The DOE cited in the draft that RA 8479 “mandates the DOE to promote fair trade practices, monitor marketing processes and quality of liquid fuels and stop the operation of businesses involved in the sale” of substandard products.

It further cited Batas Pambansa Blg. 33, as amended by Presidential Decree 1865, and their implementing rules and regulations “penalize certain prohibited acts that are considered inimical to the public interest and national security, including illegal trading in petroleum or liquid fuels, hoarding of liquid fuels, adulteration and underdelivering, among others”.

The DOE draft circular on revised retail rules proposes to prohibit any person to engage or be engaged in the business of retailing liquid fuels without first securing a valid Certificate of Compliance (COC) from the Oil Industry Management Bureau (OIMB) or its counterparts in the field offices.

The current draft department circular includes provisions on non-issuance, non-renewal, revocation or suspension of Certificate of Compliance of retail outlets.

The grounds include refusal to allow inspection by OIMB or the field offices; failure to present required records during inspection, or upon order by the OIMB such as calibration record, record of product deliveries to the retail outlet showing the supplier, product details and date; submission of falsified documents; failure to pay fines imposed by DOE; commission of the same prohibited act for at least a second time; or failure to comply with circulars and administrative issuances promulgated by the DOE.

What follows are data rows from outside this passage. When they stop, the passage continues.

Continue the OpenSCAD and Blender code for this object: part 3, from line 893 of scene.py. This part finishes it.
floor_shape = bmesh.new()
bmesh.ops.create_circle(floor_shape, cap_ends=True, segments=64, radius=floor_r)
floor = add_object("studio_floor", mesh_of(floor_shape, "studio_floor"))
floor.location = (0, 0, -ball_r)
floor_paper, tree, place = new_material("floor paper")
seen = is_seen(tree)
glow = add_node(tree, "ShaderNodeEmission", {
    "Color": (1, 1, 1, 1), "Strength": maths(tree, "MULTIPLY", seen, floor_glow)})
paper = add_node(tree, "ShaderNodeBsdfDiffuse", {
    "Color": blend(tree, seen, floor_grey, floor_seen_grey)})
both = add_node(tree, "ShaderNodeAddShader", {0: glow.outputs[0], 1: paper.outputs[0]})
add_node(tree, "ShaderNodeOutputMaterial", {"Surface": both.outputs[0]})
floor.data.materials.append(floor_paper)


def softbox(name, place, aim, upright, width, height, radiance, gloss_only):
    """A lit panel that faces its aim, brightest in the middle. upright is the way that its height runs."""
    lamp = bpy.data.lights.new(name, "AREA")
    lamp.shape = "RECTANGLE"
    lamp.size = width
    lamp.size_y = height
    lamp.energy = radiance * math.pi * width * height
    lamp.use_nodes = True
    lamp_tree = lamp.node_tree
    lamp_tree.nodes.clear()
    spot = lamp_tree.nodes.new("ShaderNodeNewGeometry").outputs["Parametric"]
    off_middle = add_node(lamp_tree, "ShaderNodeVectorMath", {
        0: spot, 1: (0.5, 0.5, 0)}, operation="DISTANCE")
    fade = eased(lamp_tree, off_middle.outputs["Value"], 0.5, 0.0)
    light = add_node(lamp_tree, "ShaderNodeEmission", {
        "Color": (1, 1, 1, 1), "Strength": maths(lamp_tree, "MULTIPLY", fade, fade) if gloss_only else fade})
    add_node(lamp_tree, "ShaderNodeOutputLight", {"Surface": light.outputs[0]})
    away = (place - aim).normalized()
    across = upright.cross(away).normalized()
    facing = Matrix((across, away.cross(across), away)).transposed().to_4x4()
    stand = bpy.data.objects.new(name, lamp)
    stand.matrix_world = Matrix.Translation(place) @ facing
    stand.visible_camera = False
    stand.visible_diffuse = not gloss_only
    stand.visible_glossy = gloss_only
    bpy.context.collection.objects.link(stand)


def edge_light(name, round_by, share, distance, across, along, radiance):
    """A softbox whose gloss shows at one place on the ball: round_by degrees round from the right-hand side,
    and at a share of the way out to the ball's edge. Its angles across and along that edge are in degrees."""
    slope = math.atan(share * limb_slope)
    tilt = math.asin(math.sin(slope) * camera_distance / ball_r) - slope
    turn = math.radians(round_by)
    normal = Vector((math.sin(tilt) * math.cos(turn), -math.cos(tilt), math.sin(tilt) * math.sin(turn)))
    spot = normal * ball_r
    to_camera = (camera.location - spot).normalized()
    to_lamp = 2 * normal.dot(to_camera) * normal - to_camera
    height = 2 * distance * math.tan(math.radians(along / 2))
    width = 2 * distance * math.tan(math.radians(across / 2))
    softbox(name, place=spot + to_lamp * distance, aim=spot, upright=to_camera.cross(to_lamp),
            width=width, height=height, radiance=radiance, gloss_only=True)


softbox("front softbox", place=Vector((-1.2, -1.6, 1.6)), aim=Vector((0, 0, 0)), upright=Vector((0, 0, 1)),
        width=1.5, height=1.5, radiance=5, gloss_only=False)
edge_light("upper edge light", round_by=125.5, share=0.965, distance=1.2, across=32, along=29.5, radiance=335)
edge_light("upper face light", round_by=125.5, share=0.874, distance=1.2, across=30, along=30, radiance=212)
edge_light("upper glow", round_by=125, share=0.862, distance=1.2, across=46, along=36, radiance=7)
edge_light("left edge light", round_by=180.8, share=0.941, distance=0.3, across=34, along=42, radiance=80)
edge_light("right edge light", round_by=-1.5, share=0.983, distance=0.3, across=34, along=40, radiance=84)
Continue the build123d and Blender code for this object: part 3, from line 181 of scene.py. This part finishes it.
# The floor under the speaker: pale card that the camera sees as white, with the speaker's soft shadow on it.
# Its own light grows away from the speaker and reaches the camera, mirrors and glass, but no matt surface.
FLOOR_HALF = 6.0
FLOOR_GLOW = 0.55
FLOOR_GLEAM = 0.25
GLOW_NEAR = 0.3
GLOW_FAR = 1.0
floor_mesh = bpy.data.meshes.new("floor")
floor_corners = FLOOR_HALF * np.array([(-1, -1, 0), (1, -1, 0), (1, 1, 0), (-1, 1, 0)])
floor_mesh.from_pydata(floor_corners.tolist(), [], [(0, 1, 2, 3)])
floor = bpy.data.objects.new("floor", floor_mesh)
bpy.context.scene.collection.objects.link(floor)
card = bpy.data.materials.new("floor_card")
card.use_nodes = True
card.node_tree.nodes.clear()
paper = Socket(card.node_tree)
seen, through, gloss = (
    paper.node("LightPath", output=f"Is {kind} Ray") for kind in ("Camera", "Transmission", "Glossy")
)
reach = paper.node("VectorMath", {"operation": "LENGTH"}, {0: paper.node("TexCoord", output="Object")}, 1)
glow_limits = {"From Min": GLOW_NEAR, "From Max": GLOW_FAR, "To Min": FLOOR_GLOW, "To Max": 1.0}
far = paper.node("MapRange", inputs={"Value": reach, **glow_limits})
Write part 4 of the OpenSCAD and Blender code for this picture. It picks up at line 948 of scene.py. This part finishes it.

It is also proposed that “in situations where an LGU shall require a Certificate of Compliance as a prerequisite to a mayor’s permit or business permit, a provisional Authority to Operate or Certification may be issued to a new retail outlet solely for that purpose of obtaining the mayor’s or business permit”.

This is provided that an authenticated copy of the mayor’s or business permit is submitted to the OIMB or its field offices within 30 days from issuance of the provisional authority to operate or certification. Failure to do so will render such provisional authority or certification automatically revoked and the retail outlet shall immediately cease to operate.